**Required work:** Nothing but the lines from the one containing "make_globe_shell()" down to the one containing "bpy.context.scene.collection.objects.link(empty)", both included, should be echoed, and each exactly as it stands.

**Data shown:**
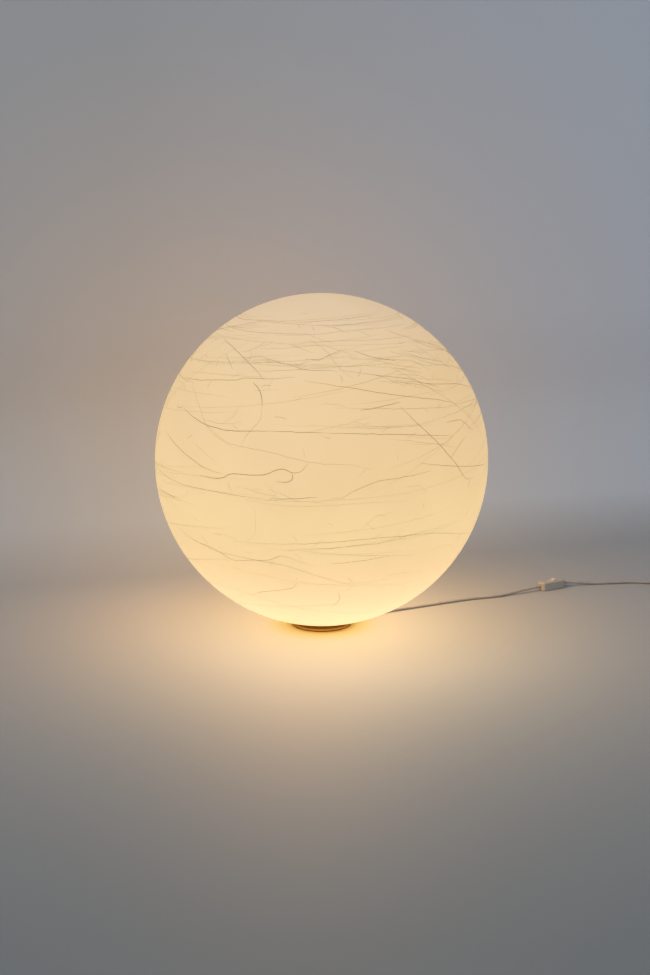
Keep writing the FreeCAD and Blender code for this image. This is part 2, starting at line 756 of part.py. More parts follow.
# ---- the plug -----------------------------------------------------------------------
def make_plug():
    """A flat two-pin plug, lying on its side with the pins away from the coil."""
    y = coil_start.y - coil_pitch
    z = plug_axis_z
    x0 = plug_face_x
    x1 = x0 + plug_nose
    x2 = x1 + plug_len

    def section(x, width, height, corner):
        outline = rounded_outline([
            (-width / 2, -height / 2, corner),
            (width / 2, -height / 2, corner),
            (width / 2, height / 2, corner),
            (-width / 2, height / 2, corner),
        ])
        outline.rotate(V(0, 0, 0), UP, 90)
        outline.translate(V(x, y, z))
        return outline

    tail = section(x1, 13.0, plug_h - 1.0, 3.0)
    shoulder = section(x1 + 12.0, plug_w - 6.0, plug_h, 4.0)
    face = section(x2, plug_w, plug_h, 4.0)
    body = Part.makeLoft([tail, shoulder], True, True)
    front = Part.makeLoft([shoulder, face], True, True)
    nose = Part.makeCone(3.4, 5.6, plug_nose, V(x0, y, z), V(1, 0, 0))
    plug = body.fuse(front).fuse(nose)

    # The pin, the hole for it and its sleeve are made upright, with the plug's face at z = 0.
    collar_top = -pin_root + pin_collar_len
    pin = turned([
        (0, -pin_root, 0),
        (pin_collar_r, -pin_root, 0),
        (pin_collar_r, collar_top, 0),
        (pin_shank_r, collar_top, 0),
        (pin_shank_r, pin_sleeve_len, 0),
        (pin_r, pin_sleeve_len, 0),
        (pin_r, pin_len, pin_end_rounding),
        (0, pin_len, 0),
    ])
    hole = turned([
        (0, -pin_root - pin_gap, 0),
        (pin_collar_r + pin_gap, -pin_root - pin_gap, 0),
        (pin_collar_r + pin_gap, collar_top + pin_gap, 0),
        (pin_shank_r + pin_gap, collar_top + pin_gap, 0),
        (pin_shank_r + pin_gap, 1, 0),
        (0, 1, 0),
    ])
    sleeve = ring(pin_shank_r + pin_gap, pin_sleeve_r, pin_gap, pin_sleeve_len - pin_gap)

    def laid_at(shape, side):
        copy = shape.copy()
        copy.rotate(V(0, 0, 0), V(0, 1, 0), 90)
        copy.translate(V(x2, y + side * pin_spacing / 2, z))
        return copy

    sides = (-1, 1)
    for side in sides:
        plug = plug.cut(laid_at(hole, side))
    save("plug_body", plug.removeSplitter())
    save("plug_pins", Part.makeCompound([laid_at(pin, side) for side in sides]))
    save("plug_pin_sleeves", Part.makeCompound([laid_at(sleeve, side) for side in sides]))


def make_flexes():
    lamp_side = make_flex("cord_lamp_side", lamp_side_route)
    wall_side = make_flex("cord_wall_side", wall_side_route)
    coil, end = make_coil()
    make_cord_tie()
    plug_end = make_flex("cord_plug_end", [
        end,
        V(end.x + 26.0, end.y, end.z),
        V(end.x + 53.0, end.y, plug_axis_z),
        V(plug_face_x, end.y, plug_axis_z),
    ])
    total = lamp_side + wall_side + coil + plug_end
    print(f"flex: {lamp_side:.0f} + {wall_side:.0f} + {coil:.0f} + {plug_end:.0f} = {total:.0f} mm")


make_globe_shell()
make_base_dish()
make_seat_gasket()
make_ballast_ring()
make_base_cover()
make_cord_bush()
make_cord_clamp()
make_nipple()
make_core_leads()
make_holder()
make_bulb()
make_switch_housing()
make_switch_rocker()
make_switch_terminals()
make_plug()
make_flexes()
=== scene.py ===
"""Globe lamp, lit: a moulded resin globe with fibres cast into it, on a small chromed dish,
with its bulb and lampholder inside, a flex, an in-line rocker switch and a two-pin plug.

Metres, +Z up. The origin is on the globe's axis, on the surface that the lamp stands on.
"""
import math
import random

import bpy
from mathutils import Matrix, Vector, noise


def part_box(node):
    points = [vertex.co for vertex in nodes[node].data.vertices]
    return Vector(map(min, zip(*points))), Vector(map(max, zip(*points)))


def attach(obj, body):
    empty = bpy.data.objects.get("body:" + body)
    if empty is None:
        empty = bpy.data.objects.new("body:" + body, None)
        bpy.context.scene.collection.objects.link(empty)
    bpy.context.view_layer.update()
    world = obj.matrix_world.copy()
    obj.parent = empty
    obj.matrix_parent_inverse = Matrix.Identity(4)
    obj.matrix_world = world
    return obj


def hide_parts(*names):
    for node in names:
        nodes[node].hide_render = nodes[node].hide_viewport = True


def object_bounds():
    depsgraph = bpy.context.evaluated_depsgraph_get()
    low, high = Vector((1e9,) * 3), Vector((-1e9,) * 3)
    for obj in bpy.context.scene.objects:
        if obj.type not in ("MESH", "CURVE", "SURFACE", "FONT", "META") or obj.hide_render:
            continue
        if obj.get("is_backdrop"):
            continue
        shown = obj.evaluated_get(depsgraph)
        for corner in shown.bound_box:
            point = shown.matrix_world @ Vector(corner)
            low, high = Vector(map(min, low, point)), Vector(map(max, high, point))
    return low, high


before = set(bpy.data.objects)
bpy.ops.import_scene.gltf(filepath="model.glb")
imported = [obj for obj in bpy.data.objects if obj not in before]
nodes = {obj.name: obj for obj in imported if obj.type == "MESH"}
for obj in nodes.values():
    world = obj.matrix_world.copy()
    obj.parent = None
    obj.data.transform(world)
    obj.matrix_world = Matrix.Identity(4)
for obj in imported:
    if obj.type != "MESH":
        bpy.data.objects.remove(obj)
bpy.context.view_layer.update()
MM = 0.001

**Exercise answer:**
make_globe_shell()
make_base_dish()
make_seat_gasket()
make_ballast_ring()
make_base_cover()
make_cord_bush()
make_cord_clamp()
make_nipple()
make_core_leads()
make_holder()
make_bulb()
make_switch_housing()
make_switch_rocker()
make_switch_terminals()
make_plug()
make_flexes()
=== scene.py ===
"""Globe lamp, lit: a moulded resin globe with fibres cast into it, on a small chromed dish,
with its bulb and lampholder inside, a flex, an in-line rocker switch and a two-pin plug.

Metres, +Z up. The origin is on the globe's axis, on the surface that the lamp stands on.
"""
import math
import random

import bpy
from mathutils import Matrix, Vector, noise


def part_box(node):
    points = [vertex.co for vertex in nodes[node].data.vertices]
    return Vector(map(min, zip(*points))), Vector(map(max, zip(*points)))


def attach(obj, body):
    empty = bpy.data.objects.get("body:" + body)
    if empty is None:
        empty = bpy.data.objects.new("body:" + body, None)
        bpy.context.scene.collection.objects.link(empty)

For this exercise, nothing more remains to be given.